Dans ce nouvel édito, Pierre Rondeau, Economiste du Sport, revient sur les inégalités hommes/femmes très importantes sévissant dans le football.

Jeudi 24 mai, les filles de l’Olympique Lyonnais ont remporté leur 5ème Ligue des Champions, face aux Allemandes de Wolfsburg, sur le score de 4 buts à 1. En conservant le trophée pour la 3ème année consécutive, l’OL devient le club français le plus titré de l’histoire et surpasse largement ses équivalents masculins.

La réussite de l’OL féminin est une fierté nationale, un exemple pour toute une génération. En quelques années, le club aura été capable de s’inscrire au sommet du championnat de France et de devenir un monstre sportif, aussi réputé et respecté que des ténors tels que le Barca ou la Juventus, côté masculin.

Pourtant, les clichés ont la vie dure et la réputation des filles de Reynald Pedros n’a pas atteint celle des joueurs du Real Madrid, sacrés samedi dernier, dans la compétition équivalente. L’audience nationale et mondiale des premières a été famélique par rapport à celle de leurs homologues masculins. Idem côté prime de victoire et rémunération contractuelle. Bien que la performance sportive soit la même, les filles connaissent des inégalités économiques et médiatiques flagrantes par rapports aux garçons.

A titre d’exemple, le club madrilène pourrait prétendre toucher, sur tout son parcours en coupe d’Europe, plus de 50 millions d’euros, sans compter les droits TV, fixés aux alentours de 45 millions d’euros.

Quant aux filles, c’est le jour et la nuit. L’UEFA leur versera une prime de victoire de 330 000€ (contre 15 millions d’euros lors d’un titre masculin), et chaque match gagné dans la compétition leur rapporte 20 000 € (contre 1,5 million d’euros dans la compétition masculine). Nous parlons ici d’un écart de 1 à 45 et de 1 à 75 !
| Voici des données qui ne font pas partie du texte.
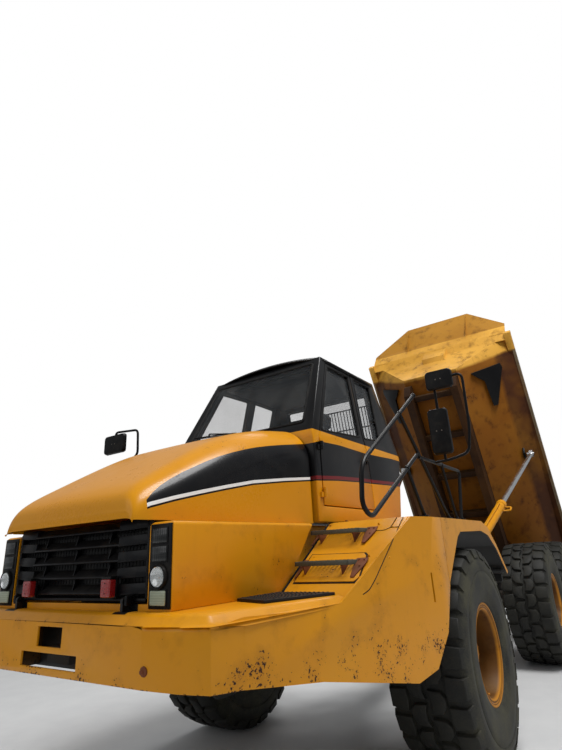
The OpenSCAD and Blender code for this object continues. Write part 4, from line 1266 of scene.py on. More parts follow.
@dataclass
class Hood(Part):
    """The tilting hood, one long pressed shell."""

    # cross sections: x, half width, top z, corner radius
    stations: tuple[tuple[float, float, float, float], ...] = (
        (3.168, 0.648, 2.040, 0.070), (3.120, 0.666, 2.155, 0.130), (2.890, 0.690, 2.300, 0.190),
        (2.330, 0.735, 2.585, 0.260), (1.890, 0.765, 2.720, 0.290), (1.472, 0.790, 2.785, 0.300))
    low: float = 1.990
    crown: float = 0.014
    across: int = 72
    steps: int = 12
    lead: int = 3

    def _station(self, t: float) -> list[float]:
        """The section at a place along the hood, on a smooth curve through the stations."""
        last = len(self.stations) - 1
        i = min(int(t), last - 1)
        p = [self.stations[min(max(k, 0), last)] for k in (i - 1, i, i + 1, i + 2)]
        s = t - i
        return [0.5 * (2 * b + (c - a) * s + (2 * a - 5 * b + 4 * c - d) * s * s
                       + (3 * b - a - 3 * c + d) * s ** 3) for a, b, c, d in zip(*p)]

    def _point(self, t: float, u: float) -> Vector:
        """A point of the skin, u from -1 at the right foot to 1 at the left."""
        x, w, top, r = self._station(max(t, 0.0))
        a, sign = abs(u), 1 if u > 0 else -1
        if a < 0.5:
            y, z = (w - r) * a / 0.5, top
        elif a < 0.8:
            turn = (a - 0.5) / 0.3 * math.pi / 2
            y, z = w - r + r * math.sin(turn), top - r + r * math.cos(turn)
        else:
            y, z = w, top - r + (self.low - top + r) * (a - 0.8) / 0.2
        z += self.crown * (1 - (y / w) ** 2) * min(1.0, max(0.0, (z - self.low) / 0.2))
        if t < 0:
            z, x = self.low + (z - self.low) * (1 + 0.85 * t) ** 0.8, x + 0.004 * t
        return at(x, sign * y, z)

    def build(self) -> None:
        """Makes the shell."""
        shape = Shape()
        rows = (len(self.stations) - 1) * self.steps + self.lead
        grid = bmesh.ops.create_grid(shape.bm, x_segments=rows, y_segments=self.across, size=1.0)["verts"]
        for vert in grid:
            share = (vert.co.x + 1) / 2 * rows - self.lead
            vert.co = self._point(share / (self.steps if share >= 0 else self.lead), vert.co.y)
        shape.face_up()
        bmesh.ops.remove_doubles(shape.bm, verts=shape.bm.verts[:], dist=0.006)
        shape.thicken(0.010)
        shape.piece("hood_shell", self.finishes.hood, "hood", "body_yellow", "hood", flat=0.7)


@dataclass
class Grille(Part):
    """The louvred grille under the hood's nose, which tilts with it."""

    # foot of each slat
    slats: tuple[float, ...] = (1.600, 1.686, 1.772, 1.858, 1.944)
    # section of one slat: x, height above its foot
    blade: Curve = ((3.066, 0.0), (3.072, 0.004), (3.070, 0.012), (3.022, 0.052), (3.012, 0.052),
                    (3.012, 0.040))
    half: float = 0.664
    bend: float = 0.440
    back: float = 3.012

    def build(self) -> None:
        """Makes the slats, dividers and frame, and the two red lamps on them."""
        shape = Shape()
        shape.block(at(3.000, -0.667, 1.576), at(3.012, 0.667, 1.980), 0.003)
        for z in self.slats:
            for side in (1, -1):
                self._slat_end(shape, side, z)
            shape.plate([at(x, -self.bend, z + up) for x, up in self.blade], (0, 2 * self.bend, 0), 0.002)
        for y in (-0.33, 0.0, 0.33):
            for z in self.slats[:-1]:
                shape.plate([at(x, y - 0.004, z + up) for x, up in (
                    (self.back, 0.010), (3.062, 0.012), (3.040, 0.086), (self.back, 0.086))], (0, 0.008, 0))
        for side in (1, -1):
            shape.block(at(3.004, side * 0.655 - 0.010, 1.576), at(3.046, side * 0.655 + 0.010, 1.980), 0.004)
            shape.block(at(2.900, side * 0.625 - 0.010, 1.600), at(3.010, side * 0.625 + 0.010, 1.989), 0.003)
            shape.block(at(3.060, side * 0.560 - 0.010, 1.549), at(3.104, side * 0.560 + 0.010, 1.600), 0.004)
            shape.rod(at(3.082, side * 0.512, 1.568), at(3.082, side * 0.574, 1.568), 0.010, sides=20)
        shape.block(at(3.006, -0.660, 1.566), at(3.052, 0.660, 1.582), 0.005)
        shape.piece("grille_louvre", self.finishes.grille, "hood", "trim_black", "grille")
        self._dark_core()
        self._lamps()

    def _slat_end(self, shape: Shape, side: int, z: float) -> None:
        """Adds the upright, swept-back end of one slat."""
        inner, outer = side * (self.bend - 0.012), side * self.half
        verts = shape.plate([at(self.back, inner, z - 0.002), at(3.071, inner, z - 0.002),
                             at(3.046, outer, z + 0.006), at(self.back, outer, z + 0.006)], (0, 0, 0.056))
        top = [v for v in verts if v.co.z > z + 0.03]
        bmesh.ops.translate(shape.bm, vec=(-0.006, 0, 0), verts=[v for v in top if v.co.x > at(3.03, 0, 0).x])
        shape.round_off(verts, 0.004, 2)

    def _dark_core(self) -> None:
        """Adds the fine mesh behind the slats."""
        mesh = Shape()
        for index in range(44):
            y = -0.645 + index * 0.03
            mesh.block(at(3.0125, y - 0.002, 1.585), at(3.0155, y + 0.002, 1.975))
        for index in range(13):
            z = 1.595 + index * 0.03
            mesh.block(at(3.0125, -0.655, z - 0.002), at(3.0155, 0.655, z + 0.002))
        mesh.piece("grille_mesh", self.finishes.seal, "hood", "trim_black")

    def _lamps(self) -> None:
        """Adds the two red lamps with their caps."""
        lamps, caps = Shape(), Shape()
        for side in (1, -1):
            y = side * 0.4025
            lamps.block(at(3.078, y - 0.0405, 1.590), at(3.126, y + 0.0405, 1.686), 0.010, 3)
            caps.block(at(3.066, y - 0.044, 1.585), at(3.082, y + 0.044, 1.698), 0.004)
            caps.block(at(3.070, y - 0.042, 1.684), at(3.120, y + 0.042, 1.700), 0.005)
            for z in (1.612, 1.664):
                caps.bolt(at(3.126, y, z), (1, 0, 0), 0.004)
        lamps.piece("marker_lenses", self.finishes.red, "hood", "lamp_red", "marker_lamps")
        caps.piece("marker_bases", self.finishes.trim, "hood", "trim_black")


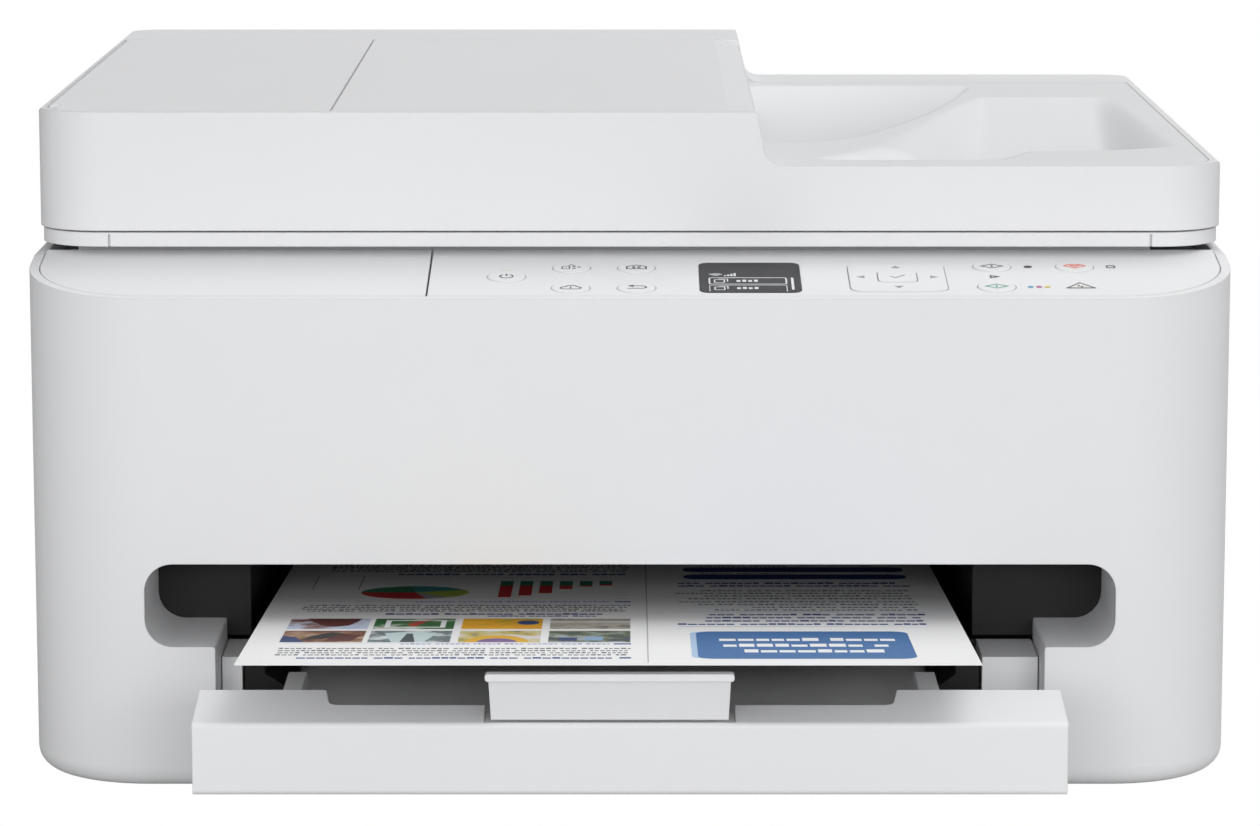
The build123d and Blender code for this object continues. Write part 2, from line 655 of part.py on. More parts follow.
def feeder_opening(gap):
    """The feeder cover's outline, trimmed by the lid's rounded corners, with a gap around it."""
    left, right = -half + left_rim + gap, cover_split - gap
    near, far = front_border - 2.5 + gap, back_border - gap
    inset = left_rim + gap
    with Locations(((left + right) / 2, behind((near + far) / 2))):
        Rectangle(right - left, far - near)
    side, top, back, corner = half - inset, lid_front + inset, lid_back - inset, top_corner - inset
    loop([(-side, behind(top)), (side, behind(top)), (side, behind(back)), (-side, behind(back))],
         [corner] * 2 + [10] * 2, Mode.INTERSECT)


def dish_bed(gap, top, mode):
    """The output dish's block, its front right corner rounded like the lid's."""
    left, right, near, far = dish_left - gap, dish_right + gap, dish_front - gap, dish_back + gap
    with BuildSketch(Plane.XY.offset(dish_floor)) as base:
        loop([(left, behind(near)), (right, behind(near)), (right, behind(far)), (left, behind(far))],
             [0.5, dish_corner + gap, 0.5, 0.5])
    extrude(base.sketch, amount=top - dish_floor, mode=mode)


with BuildPart() as adf_housing:
    with BuildSketch(Plane.XZ.offset(-behind(lid_front))):
        loop([(-half, lid_low), (-half, height), (step_top, height), (step_foot, step_foot_z),
              (half, rim_high), (half, lid_low)], [0.6, 2, 1, 6.5, 2, 0.6])
    extrude(amount=-(lid_back - lid_front))
    with BuildSketch(Plane.XY.offset(lid_low - 1)):
        top_plan(half, lid_front, lid_back, top_corner)
    extrude(amount=60, mode=Mode.INTERSECT)
    cut_block((-half - 1, half + 1), (lid_back - 1.5, lid_back + 1), (lid_low - 1, lid_low + 1.5))
    # openings for the feeder cover and the document tray
    with BuildSketch(Plane.XY.offset(height - lid_skin)):
        feeder_opening(0)
    extrude(amount=lid_skin, mode=Mode.SUBTRACT)
    cut_block((cover_split - 1, step_foot), (front_border, back_border), (height - lid_skin, height + 1))
    cut_block((flap_end, step_foot + 5), (front_border, back_border), (hinge_pocket, height + 1))
    # feeder room, document chute and sheet exit
    cut_block((-half + 7, cover_split - 3), (front_border + 6, back_border - 3), (chute_low, height))
    cut_block((cover_split - 4, flap_end - 1), (front_border + 2, back_border - 3), (input_floor, height))
    cut_block((cover_split - 4, step_foot + 5), (76, 292), (chute_low, chute_high))
    # bed for the output dish, with the pad's recess below
    dish_bed(0.2, height, Mode.SUBTRACT)
    cut_block((step_foot, step_foot + 9), (pocket_near, pocket_far), (rim_high, rim_high + 12))
    cut_block((-150, 165), (68, 304), (lid_low - 1, 176))
    rod_y(pick_x, (front_border - 3, back_border + 1), pick_z, 2.5 + running, Mode.SUBTRACT)
    for side in (-1, 1):
        knob = side * cover_x
        cut_block((knob - 5.4, knob + 5.4), (cover_y - 4.4, lid_back + 1), (lid_low - 1, cover_z + 4.4))
        rod_x((knob - 12, knob + 12), cover_y, cover_z, 1.2, Mode.SUBTRACT)
save(adf_housing, "adf_housing")

with BuildPart() as lid_hinge_pins:
    for side in (-1, 1):
        rod_x((side * cover_x - 12, side * cover_x + 12), cover_y, cover_z, 1.2)
save(lid_hinge_pins, "lid_hinge_pins")

with BuildPart() as lid_pad:
    block((-150, 165), (68, 304), (strip_high + 0.3, 176))
save(lid_pad, "lid_pad")

pocket_floor, scoop_floor = 179.5, 186.0
pocket_rim = [(dish_left - 5, 116), (64, 120), (80, 146), (104, 212), (126, 313), (dish_left - 5, 313)]
pocket_base = [(dish_left - 5, 132), (52, 134), (62, 152), (84, 216), (104, 304), (dish_left - 5, 304)]
scoop_rim = [(112, 66), (178, 66), (179, 110), (174, 269), (125, 269), (90, 158), (90, 96)]
scoop_base = [(122, 80), (160, 80), (162, 112), (160, 240), (138, 240), (108, 156), (108, 104)]


def dish_hollow(rim, base, floor):
    """A hollow sunk from the dish's rim to a smaller floor, with sloping sides."""
    with BuildSketch(Plane.XY.offset(rim_high)) as top:
        loop([(x, behind(y)) for x, y in rim], 3)
    with BuildSketch(Plane.XY.offset(floor)) as bottom:
        loop([(x, behind(y)) for x, y in base], 3)
    loft([top.sketch, bottom.sketch], ruled=True, mode=Mode.SUBTRACT)


with BuildPart() as output_dish:
    dish_bed(0, rim_high, Mode.ADD)
    dish_hollow(pocket_rim, pocket_base, pocket_floor)
    dish_hollow(scoop_rim, scoop_base, scoop_floor)
save(output_dish, "output_dish")

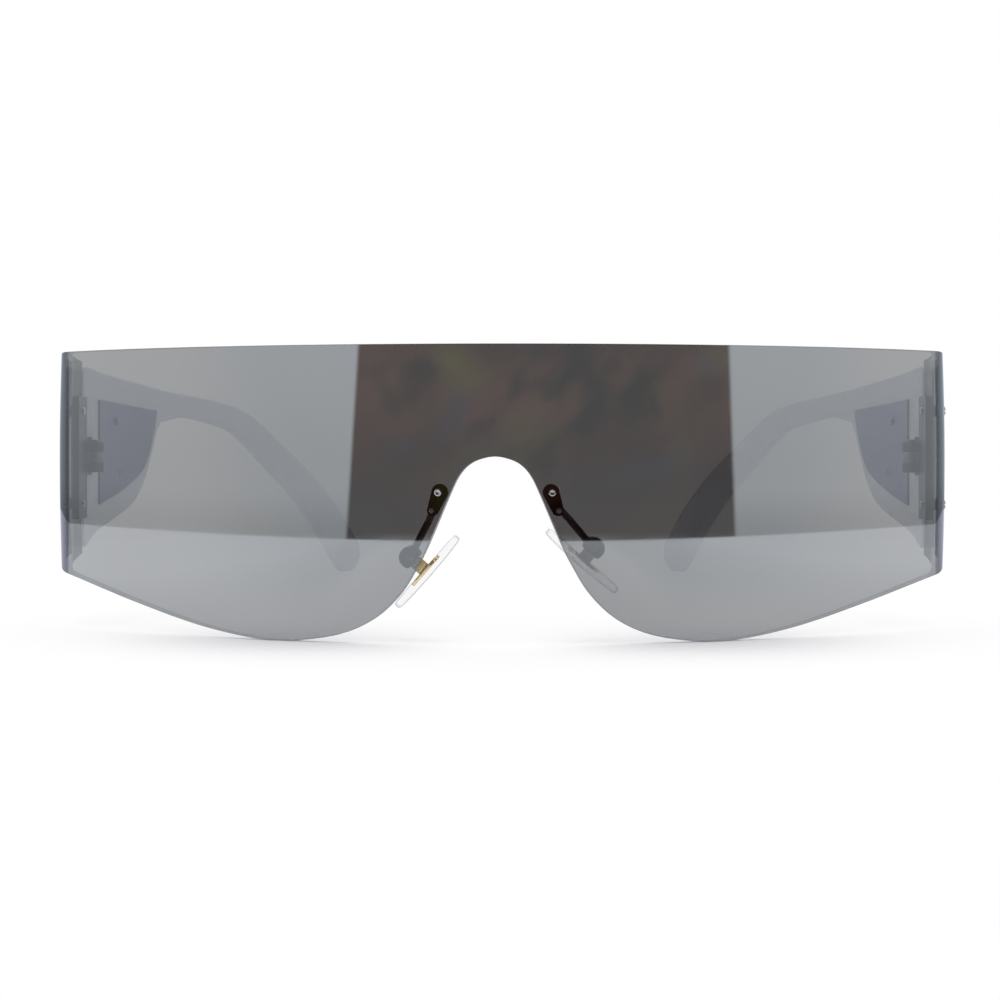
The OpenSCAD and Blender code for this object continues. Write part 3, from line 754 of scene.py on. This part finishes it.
def temple_outline(temple, node):
    """The outline of a temple's outer face as (Y, Z) points in order."""
    centre_x, centre_y = temple_centre(temple)
    mesh = bmesh.new()
    mesh.from_mesh(NODES[node].data)
    bmesh.ops.remove_doubles(mesh, verts=mesh.verts, dist=WELD)
    outer_radius = temple.curve_radius + temple.thickness
    near, least_outward = 0.05 * MM, 0.7
    outer = set()
    for face in mesh.faces:
        spots = [math.hypot(abs(v.co.x) - centre_x, v.co.y - centre_y) for v in face.verts]
        on_curve = all(abs(spot - outer_radius) < near for spot in spots)
        if on_curve and abs(face.normal.x) > least_outward:
            outer.add(face)
    rim = [e for e in mesh.edges if sum(f in outer for f in e.link_faces) == 1]
    ways = {}
    for edge in rim:
        for a, b in ((edge.verts[0], edge.verts[1]), (edge.verts[1], edge.verts[0])):
            ways.setdefault(a, []).append(b)
    loops, left = [], set(ways)
    while left:
        start = min(left, key=lambda v: (v.co.y, v.co.z))
        loop, here, last = [start], ways[start][0], start
        left.discard(start)
        while here is not start and here in left:
            loop.append(here)
            left.discard(here)
            here, last = next((n for n in ways[here] if n is not last), start), here
        loops.append([(v.co.y, v.co.z) for v in loop])
    mesh.free()
    return max(loops, key=len)


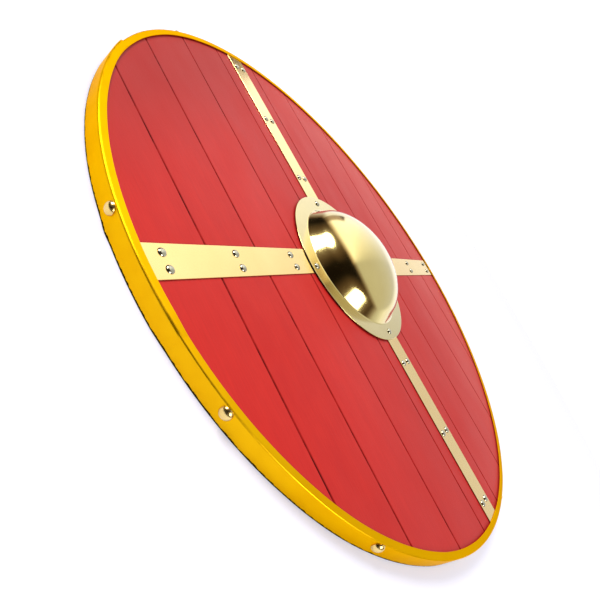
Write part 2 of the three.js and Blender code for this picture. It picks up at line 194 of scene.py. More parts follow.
def painted_board_material():
    material, tree, shader, place = new_material("satin_red_paint_on_scored_board")
    shader.inputs["Specular IOR Level"].default_value = 0.13
    axes = add_node(tree, "ShaderNodeSeparateXYZ", {"Vector": place}).outputs
    front = add_node(tree, "ShaderNodeMapRange", {
        "Value": axes["Z"],
        "From Min": BOARD_FRONT - 2 * GROOVE_DEPTH,
        "From Max": BOARD_FRONT - 1.9 * GROOVE_DEPTH,
    }).outputs["Result"]

    # Each plank took the paint a little differently
    across = add_node(tree, "ShaderNodeMapRange", {
        "Value": axes["X"],
        "From Min": -RIM_RADIUS,
        "From Max": RIM_RADIUS,
    }).outputs["Result"]
    planks = add_node(tree, "ShaderNodeValToRGB", {"Fac": across})
    reds = planks.color_ramp
    reds.interpolation = "CONSTANT"
    reds.elements[0].color = linear(PLANK_REDS[0])
    reds.elements[1].position = (GROOVE_SHARES[0] + 1) / 2
    reds.elements[1].color = linear(PLANK_REDS[1])
    for groove, red in zip(GROOVE_SHARES[1:], PLANK_REDS[2:]):
        reds.elements.new((groove + 1) / 2).color = linear(red)

    # Painted shade and sheen: the paint is drawn brightest near one side and darker away from it,
    # darker still at the upper end, and paler at the far side as a painted sheen
    from_lit_spot = add_node(
        tree, "ShaderNodeVectorMath", {0: place, 1: (-210 * MM, -20 * MM, 0.0)},
        {"operation": "DISTANCE"})
    painted_shade_falloff = add_node(tree, "ShaderNodeMapRange", {
        "Value": from_lit_spot.outputs["Value"],
        "From Min": 120 * MM,
        "From Max": 235 * MM,
        "To Max": 0.24,
    })
    towards_end = add_node(
        tree, "ShaderNodeVectorMath", {0: place, 1: (-0.5, 0.87, 0.0)},
        {"operation": "DOT_PRODUCT"})
    painted_shade_at_end = add_node(tree, "ShaderNodeMapRange", {
        "Value": towards_end.outputs["Value"],
        "From Min": 185 * MM,
        "From Max": 255 * MM,
        "To Max": 0.40,
    })
    painted_sheen_far_side = add_node(tree, "ShaderNodeMapRange", {
        "Value": from_lit_spot.outputs["Value"],
        "From Min": 330 * MM,
        "From Max": 500 * MM,
        "To Max": 0.34,
    })
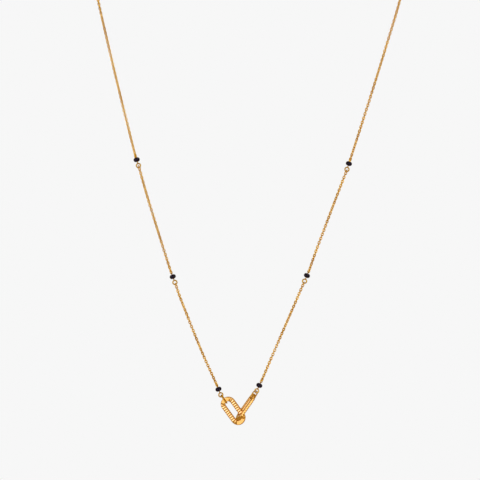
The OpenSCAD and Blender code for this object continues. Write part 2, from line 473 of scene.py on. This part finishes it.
for station, (middle, lean, _) in STATIONS.items():
    bead(station, placing(middle, lean))

# %% [markdown]
# ### The pins
#
# The pin is a straight wire with a round loop at each end. The eye above stands halfway between edge on and
# facing the front. The ring below is larger, its wire is flattened to a band, and it faces the front, but
# for the lowest on the right, which is turned a little with its link.

# %% Bead pins
PIN_WIRE = 0.4
PIN_SIDES = 14
EYE_DIAMETER = 1.25
EYE_TURN = 45.0
EYE_STEPS = 24
RING_DIAMETER = 1.95
RING_BAND = 0.48
RING_STEPS = 32
EYE_OFFSET = 1.6
RING_OFFSET = 2.2


def round_loop(bm, diameter, band, place, steps):
    """A closed loop of the pin's wire, flattened to a band; its face is to -Y before it is placed."""
    radius = (diameter - band) / 2
    section = wire_section(bm, PIN_WIRE / 2, radius, 0, PIN_SIDES)
    made = [item for item in section if isinstance(item, bmesh.types.BMVert)]
    before = set(bm.verts) - set(made)
    flatten = Matrix.Translation((radius, 0, 0)) @ Matrix.Diagonal((band / PIN_WIRE, 1, 1, 1))
    bmesh.ops.transform(bm, matrix=flatten @ Matrix.Translation((-radius, 0, 0)), verts=made)
    bmesh.ops.spin(bm, geom=section, cent=(0, 0, 0), axis=(0, 1, 0), angle=2 * math.pi, steps=steps,
                   use_merge=True)
    bmesh.ops.transform(bm, matrix=place, verts=[vert for vert in bm.verts if vert not in before])


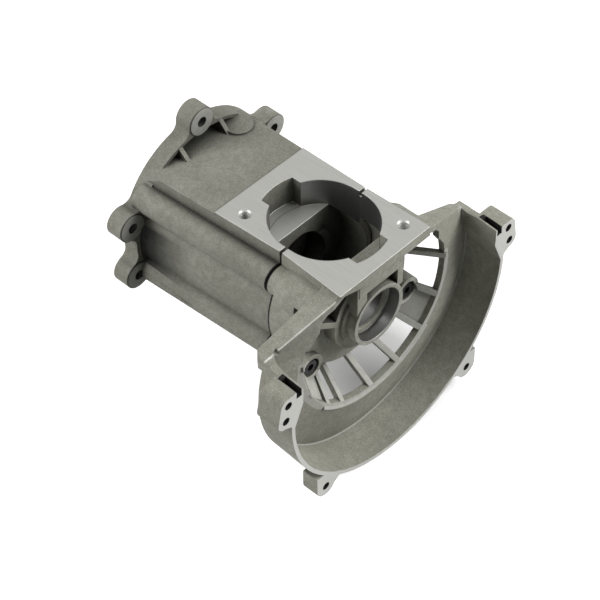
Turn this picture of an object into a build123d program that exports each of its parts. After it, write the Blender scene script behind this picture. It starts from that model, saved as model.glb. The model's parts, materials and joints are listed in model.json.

Alors oui, dans la mesure où les audiences sont bien plus faibles et que l’écart des droits de retransmission est très important (à titre d’exemple, la ligue 1 vaut 748 millions d’euros par an contre 1 million d’euros avec la division 1 féminine), dans la mesure où la médiatisation n’est pas équivalente, avec des prises d’antenne et des traitements médiatiques colossaux côté masculin et une diffusion minimisée côté féminin, le postulat économique justifie ces inégalités.

Pourquoi devrions-nous payer autant les filles ? Quasiment personne ne peut citer plus de 6 joueuses de l’OL et les matchs sont souvent déséquilibrés ou sans enjeu. Mais pourtant elles gagnent, et bien plus que les hommes !

Pendant que le PSG se démène, à coup de millions d’euros, pour essayer de remporter un trophée européen, les filles lyonnaises en sont à 5. Pendant que Marseille perd sa 3ème finale d’affilée sur la scène continentale, l’OL ne cesse de les remporter.

Seulement, nous restons peu intéressés et peu attirés par cette autre version du football. La faute à qui ? Les médias jouent peut-être mal leur rôle et ne diffusent pas assez de matchs féminins, ne traitent pas de manière équivalente les deux catégories. Les joueuses elles-mêmes ne sont peut-être pas encore des symboles pour les supporters. Aucun mythe ni aucune légende ne transparait, le foot féminin n’est pas encore rentré dans notre inconscient collectif.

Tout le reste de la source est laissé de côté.